**SUPPLIED MATERIAL:**
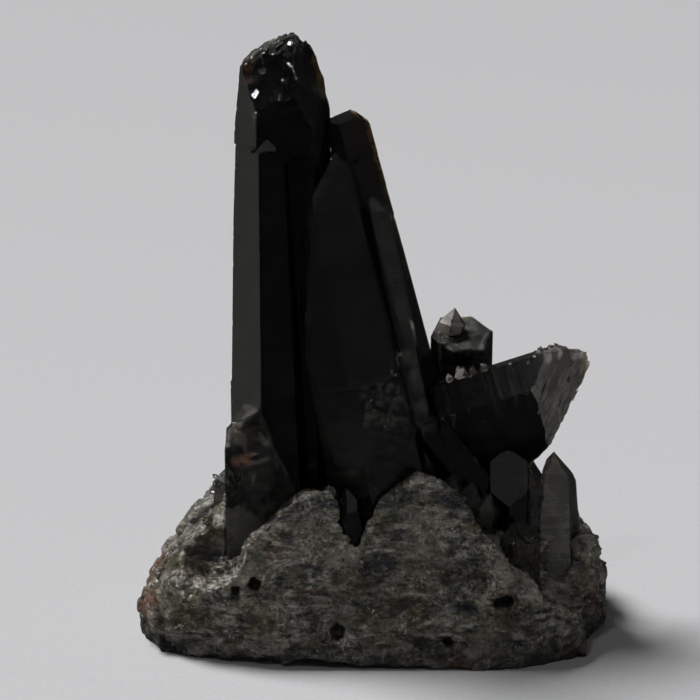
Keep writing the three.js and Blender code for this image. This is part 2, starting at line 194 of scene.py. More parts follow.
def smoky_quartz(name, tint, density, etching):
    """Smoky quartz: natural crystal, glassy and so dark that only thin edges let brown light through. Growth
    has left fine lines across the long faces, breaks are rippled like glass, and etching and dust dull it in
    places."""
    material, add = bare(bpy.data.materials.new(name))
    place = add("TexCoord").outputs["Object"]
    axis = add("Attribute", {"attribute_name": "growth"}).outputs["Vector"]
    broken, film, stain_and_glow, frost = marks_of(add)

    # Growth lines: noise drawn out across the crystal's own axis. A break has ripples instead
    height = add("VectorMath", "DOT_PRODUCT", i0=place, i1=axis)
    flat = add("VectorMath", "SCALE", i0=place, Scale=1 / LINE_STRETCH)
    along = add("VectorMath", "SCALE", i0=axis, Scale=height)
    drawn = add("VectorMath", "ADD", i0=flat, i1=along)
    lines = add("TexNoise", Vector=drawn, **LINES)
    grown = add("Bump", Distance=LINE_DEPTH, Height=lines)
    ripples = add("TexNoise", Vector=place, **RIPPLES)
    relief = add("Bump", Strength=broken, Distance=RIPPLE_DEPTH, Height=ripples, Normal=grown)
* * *
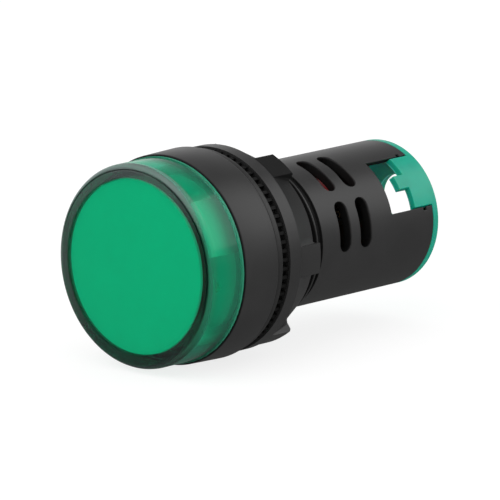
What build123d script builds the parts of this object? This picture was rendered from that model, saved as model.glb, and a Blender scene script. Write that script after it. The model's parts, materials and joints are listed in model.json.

**WORK TO BE COMPLETED:** Within the listing above, extract exactly the lines from the line with "Keep writing the" to the line with "Distance=RIPPLE_DEPTH, Height=ripples, Normal=grown)", the two named lines included, and no others.

**SOLUTION FOR THIS PROBLEM:**
Keep writing the three.js and Blender code for this image. This is part 2, starting at line 194 of scene.py. More parts follow.
def smoky_quartz(name, tint, density, etching):
    """Smoky quartz: natural crystal, glassy and so dark that only thin edges let brown light through. Growth
    has left fine lines across the long faces, breaks are rippled like glass, and etching and dust dull it in
    places."""
    material, add = bare(bpy.data.materials.new(name))
    place = add("TexCoord").outputs["Object"]
    axis = add("Attribute", {"attribute_name": "growth"}).outputs["Vector"]
    broken, film, stain_and_glow, frost = marks_of(add)

    # Growth lines: noise drawn out across the crystal's own axis. A break has ripples instead
    height = add("VectorMath", "DOT_PRODUCT", i0=place, i1=axis)
    flat = add("VectorMath", "SCALE", i0=place, Scale=1 / LINE_STRETCH)
    along = add("VectorMath", "SCALE", i0=axis, Scale=height)
    drawn = add("VectorMath", "ADD", i0=flat, i1=along)
    lines = add("TexNoise", Vector=drawn, **LINES)
    grown = add("Bump", Distance=LINE_DEPTH, Height=lines)
    ripples = add("TexNoise", Vector=place, **RIPPLES)
    relief = add("Bump", Strength=broken, Distance=RIPPLE_DEPTH, Height=ripples, Normal=grown)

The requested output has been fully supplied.